## [Given entries]
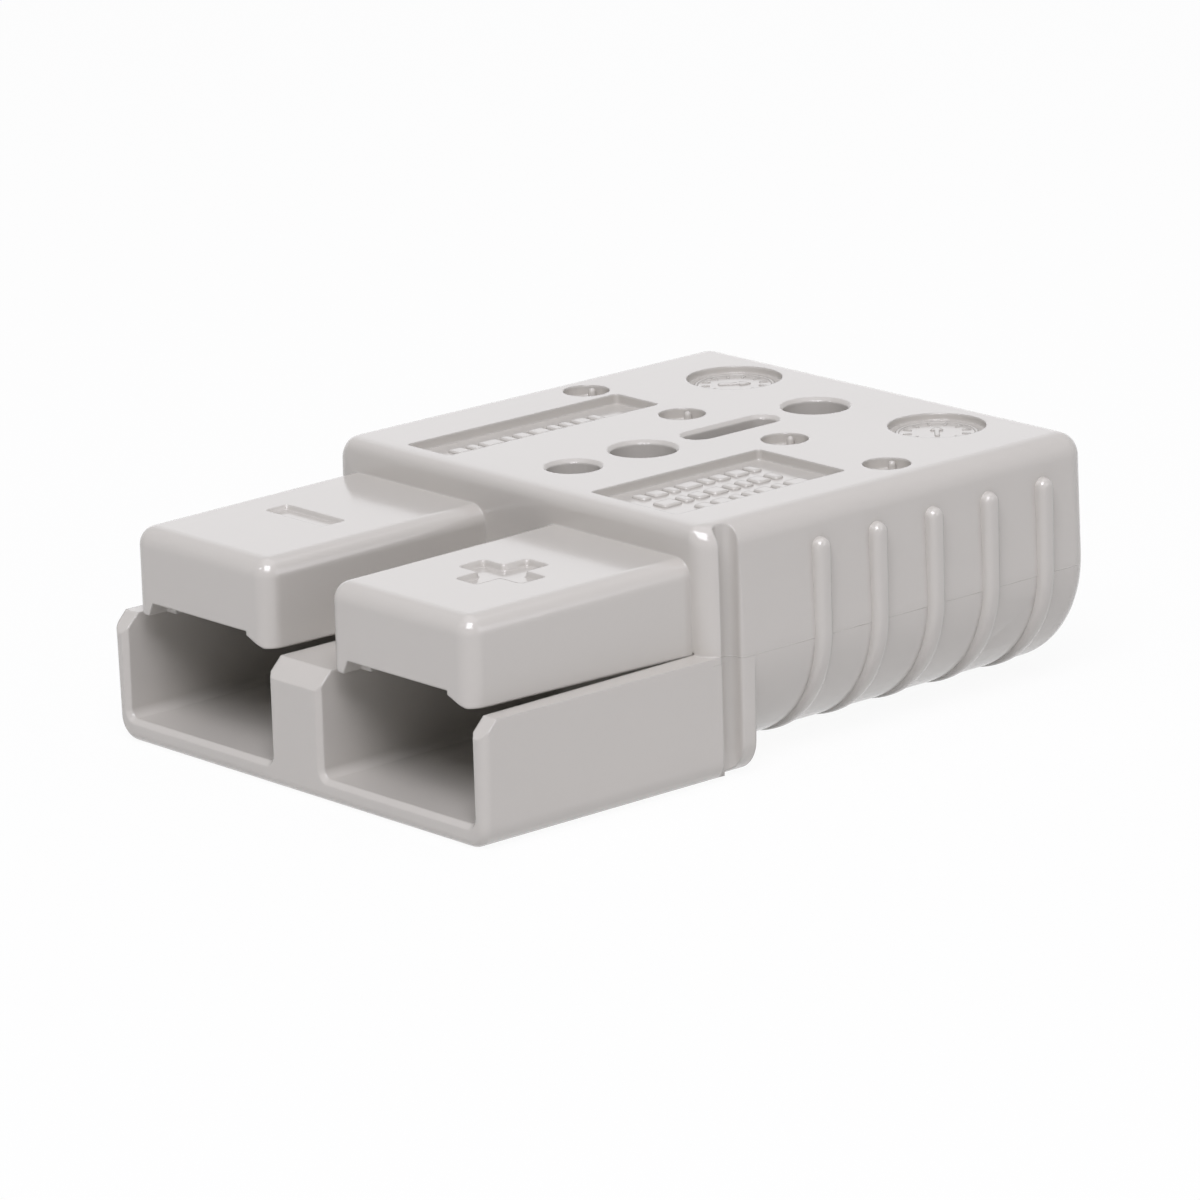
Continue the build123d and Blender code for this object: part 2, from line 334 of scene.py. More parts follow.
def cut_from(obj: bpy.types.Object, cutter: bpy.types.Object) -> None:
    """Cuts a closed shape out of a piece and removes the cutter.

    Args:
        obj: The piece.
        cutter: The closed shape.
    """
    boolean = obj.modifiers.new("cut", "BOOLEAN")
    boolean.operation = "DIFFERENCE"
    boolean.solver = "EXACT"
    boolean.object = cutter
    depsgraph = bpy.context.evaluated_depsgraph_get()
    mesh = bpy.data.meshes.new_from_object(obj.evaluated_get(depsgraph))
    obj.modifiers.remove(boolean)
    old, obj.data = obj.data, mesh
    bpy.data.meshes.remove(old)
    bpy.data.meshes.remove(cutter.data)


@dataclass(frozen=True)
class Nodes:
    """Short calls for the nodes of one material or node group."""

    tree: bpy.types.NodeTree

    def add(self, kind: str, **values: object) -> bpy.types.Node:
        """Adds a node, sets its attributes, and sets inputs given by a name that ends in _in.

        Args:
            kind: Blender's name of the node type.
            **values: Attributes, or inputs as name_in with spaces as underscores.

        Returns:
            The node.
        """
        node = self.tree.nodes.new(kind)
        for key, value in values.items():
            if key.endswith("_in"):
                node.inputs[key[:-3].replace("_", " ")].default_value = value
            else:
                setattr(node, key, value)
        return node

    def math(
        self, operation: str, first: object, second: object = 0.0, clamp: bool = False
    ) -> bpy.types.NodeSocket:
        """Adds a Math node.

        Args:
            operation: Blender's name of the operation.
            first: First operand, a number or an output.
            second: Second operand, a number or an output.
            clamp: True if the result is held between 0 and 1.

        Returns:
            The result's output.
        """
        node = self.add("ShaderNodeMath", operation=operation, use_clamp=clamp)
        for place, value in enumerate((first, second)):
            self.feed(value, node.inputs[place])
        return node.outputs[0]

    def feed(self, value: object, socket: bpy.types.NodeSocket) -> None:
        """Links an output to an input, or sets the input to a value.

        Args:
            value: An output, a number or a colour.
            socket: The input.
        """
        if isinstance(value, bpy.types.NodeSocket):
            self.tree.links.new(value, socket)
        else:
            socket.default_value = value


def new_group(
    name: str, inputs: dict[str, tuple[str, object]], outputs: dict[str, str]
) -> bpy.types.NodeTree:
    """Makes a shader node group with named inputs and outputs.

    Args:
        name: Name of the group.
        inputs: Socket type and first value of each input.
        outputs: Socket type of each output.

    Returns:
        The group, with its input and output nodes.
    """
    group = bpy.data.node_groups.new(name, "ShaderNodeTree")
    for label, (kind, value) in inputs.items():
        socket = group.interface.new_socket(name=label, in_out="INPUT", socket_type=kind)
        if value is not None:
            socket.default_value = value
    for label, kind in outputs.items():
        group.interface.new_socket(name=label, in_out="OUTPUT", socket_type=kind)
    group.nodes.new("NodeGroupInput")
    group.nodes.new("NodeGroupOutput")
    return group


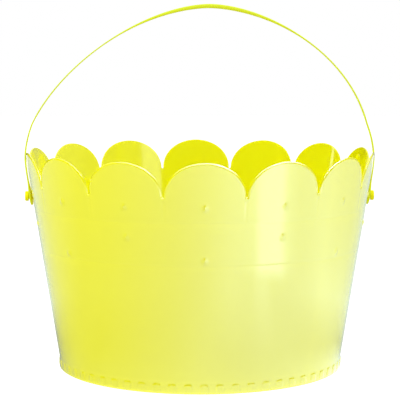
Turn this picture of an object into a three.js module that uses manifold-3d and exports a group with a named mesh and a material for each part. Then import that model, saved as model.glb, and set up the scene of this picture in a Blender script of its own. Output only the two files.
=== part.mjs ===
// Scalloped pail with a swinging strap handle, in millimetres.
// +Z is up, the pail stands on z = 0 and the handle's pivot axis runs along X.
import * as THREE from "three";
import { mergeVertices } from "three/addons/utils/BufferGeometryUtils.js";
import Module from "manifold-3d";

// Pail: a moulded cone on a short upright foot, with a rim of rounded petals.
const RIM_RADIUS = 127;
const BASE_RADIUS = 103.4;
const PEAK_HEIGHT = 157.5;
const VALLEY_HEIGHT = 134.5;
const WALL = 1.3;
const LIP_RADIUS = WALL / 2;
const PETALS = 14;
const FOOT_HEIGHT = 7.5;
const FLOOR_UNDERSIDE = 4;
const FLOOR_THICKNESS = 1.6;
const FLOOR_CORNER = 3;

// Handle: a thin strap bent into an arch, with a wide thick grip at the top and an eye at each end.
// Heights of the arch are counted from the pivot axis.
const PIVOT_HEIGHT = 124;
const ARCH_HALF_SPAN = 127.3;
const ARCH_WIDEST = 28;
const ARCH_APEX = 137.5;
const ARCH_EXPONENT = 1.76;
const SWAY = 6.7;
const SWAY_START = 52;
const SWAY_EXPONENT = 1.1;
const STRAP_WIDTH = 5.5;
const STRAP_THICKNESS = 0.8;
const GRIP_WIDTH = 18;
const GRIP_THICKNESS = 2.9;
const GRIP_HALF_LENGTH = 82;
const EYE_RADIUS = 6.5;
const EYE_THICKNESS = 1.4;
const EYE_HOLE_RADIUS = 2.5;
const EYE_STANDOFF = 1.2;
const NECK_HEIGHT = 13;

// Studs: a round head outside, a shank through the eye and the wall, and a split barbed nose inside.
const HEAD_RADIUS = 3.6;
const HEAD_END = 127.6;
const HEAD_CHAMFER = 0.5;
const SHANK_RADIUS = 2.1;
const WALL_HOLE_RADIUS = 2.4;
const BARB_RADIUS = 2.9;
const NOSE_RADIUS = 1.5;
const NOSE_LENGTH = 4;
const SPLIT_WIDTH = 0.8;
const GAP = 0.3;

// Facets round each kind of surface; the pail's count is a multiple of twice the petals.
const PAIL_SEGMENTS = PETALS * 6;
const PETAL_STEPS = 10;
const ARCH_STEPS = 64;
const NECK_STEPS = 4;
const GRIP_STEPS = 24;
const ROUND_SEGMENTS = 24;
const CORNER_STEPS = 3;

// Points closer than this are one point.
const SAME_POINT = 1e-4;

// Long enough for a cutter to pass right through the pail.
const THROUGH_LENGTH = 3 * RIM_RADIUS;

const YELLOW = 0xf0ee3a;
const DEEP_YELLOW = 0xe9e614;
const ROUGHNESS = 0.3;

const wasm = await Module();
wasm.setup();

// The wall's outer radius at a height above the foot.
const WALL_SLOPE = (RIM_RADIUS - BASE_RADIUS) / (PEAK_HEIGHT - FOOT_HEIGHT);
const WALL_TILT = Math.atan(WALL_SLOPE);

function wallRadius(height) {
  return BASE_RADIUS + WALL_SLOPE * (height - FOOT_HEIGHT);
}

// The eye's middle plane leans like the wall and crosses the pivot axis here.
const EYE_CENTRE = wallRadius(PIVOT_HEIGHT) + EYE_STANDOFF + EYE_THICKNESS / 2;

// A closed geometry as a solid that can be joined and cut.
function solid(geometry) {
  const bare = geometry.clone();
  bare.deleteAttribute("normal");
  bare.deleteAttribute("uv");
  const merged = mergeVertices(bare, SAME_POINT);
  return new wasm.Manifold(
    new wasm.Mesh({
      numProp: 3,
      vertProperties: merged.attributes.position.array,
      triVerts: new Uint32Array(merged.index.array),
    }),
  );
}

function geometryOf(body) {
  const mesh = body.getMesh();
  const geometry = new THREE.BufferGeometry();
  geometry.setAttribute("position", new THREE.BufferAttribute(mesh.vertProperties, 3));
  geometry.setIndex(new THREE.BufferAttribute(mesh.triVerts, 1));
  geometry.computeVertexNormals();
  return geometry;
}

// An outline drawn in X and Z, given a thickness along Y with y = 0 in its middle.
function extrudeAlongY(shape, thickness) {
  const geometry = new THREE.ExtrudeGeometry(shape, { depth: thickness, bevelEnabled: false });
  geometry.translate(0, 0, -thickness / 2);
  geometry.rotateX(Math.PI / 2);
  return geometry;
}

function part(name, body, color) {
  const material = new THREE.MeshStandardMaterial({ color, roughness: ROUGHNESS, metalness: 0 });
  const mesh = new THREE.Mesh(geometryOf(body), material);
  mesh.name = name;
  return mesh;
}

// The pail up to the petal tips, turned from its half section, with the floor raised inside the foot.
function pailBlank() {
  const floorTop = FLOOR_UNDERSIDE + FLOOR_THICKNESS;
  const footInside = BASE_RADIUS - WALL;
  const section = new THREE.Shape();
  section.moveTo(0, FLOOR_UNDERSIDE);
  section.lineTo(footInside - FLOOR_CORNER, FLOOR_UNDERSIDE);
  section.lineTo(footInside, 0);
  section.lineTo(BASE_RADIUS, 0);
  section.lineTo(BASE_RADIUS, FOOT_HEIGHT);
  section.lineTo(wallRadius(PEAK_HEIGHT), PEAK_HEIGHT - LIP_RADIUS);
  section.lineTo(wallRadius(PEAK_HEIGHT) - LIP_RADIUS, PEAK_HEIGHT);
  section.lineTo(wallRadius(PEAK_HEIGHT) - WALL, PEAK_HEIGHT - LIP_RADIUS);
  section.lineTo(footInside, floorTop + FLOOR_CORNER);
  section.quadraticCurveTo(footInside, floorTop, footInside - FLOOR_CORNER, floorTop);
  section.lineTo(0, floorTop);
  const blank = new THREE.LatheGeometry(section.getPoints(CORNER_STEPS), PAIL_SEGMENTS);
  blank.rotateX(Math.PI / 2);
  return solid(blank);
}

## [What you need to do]
Up to and including the line with "tree: bpy.types.NodeTree", repeat the data exactly, starting from its first line; nothing else belongs in the response.

## [Exercise solution]
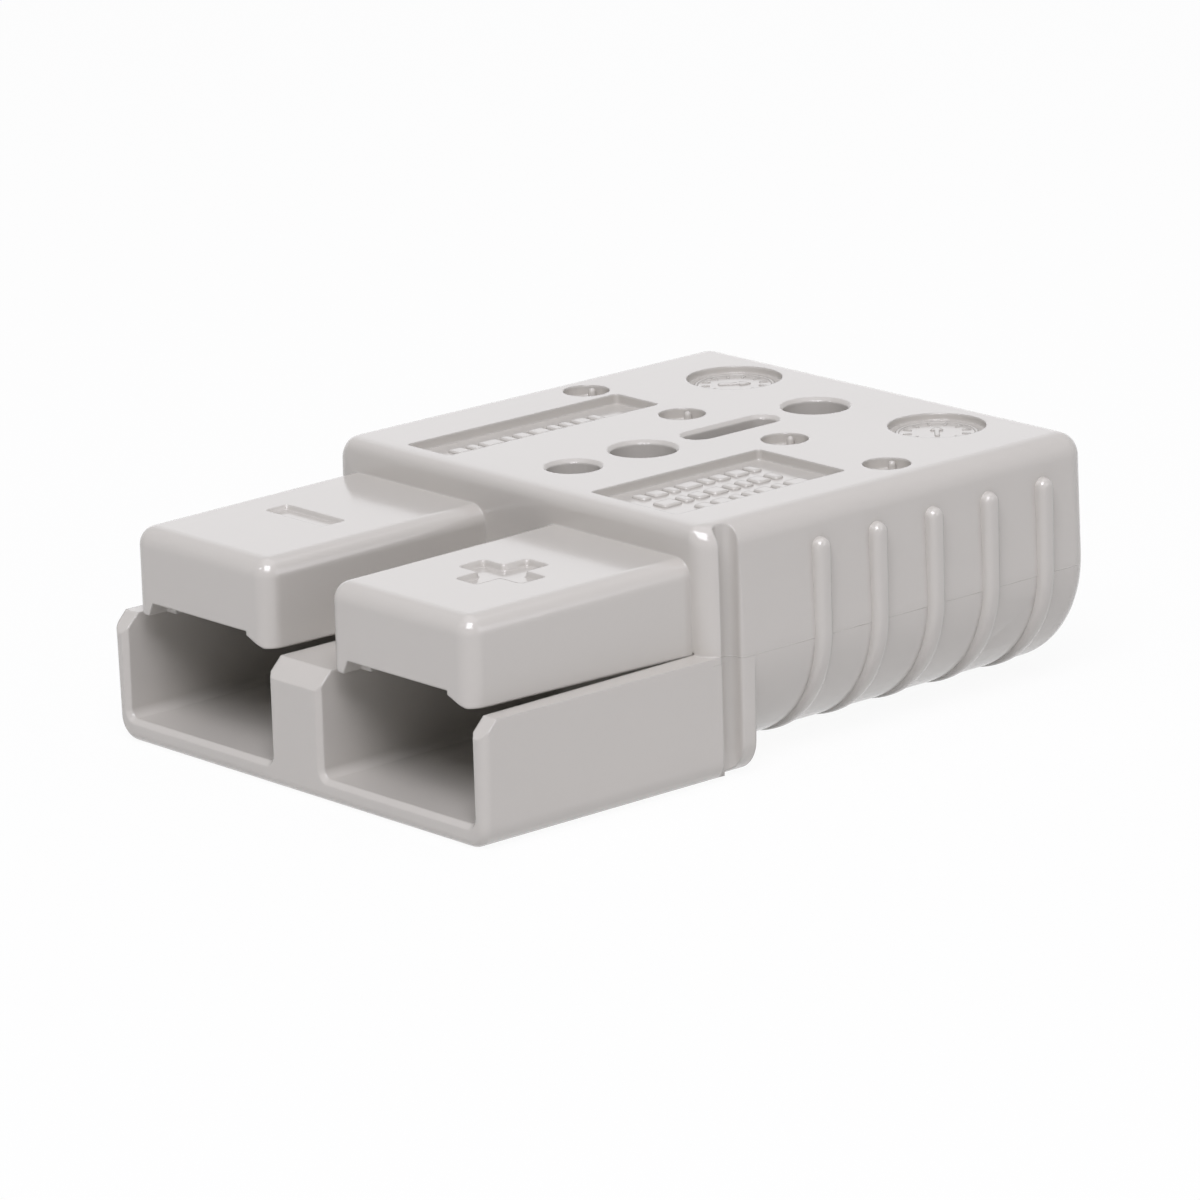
Continue the build123d and Blender code for this object: part 2, from line 334 of scene.py. More parts follow.
def cut_from(obj: bpy.types.Object, cutter: bpy.types.Object) -> None:
    """Cuts a closed shape out of a piece and removes the cutter.

    Args:
        obj: The piece.
        cutter: The closed shape.
    """
    boolean = obj.modifiers.new("cut", "BOOLEAN")
    boolean.operation = "DIFFERENCE"
    boolean.solver = "EXACT"
    boolean.object = cutter
    depsgraph = bpy.context.evaluated_depsgraph_get()
    mesh = bpy.data.meshes.new_from_object(obj.evaluated_get(depsgraph))
    obj.modifiers.remove(boolean)
    old, obj.data = obj.data, mesh
    bpy.data.meshes.remove(old)
    bpy.data.meshes.remove(cutter.data)


@dataclass(frozen=True)
class Nodes:
    """Short calls for the nodes of one material or node group."""

    tree: bpy.types.NodeTree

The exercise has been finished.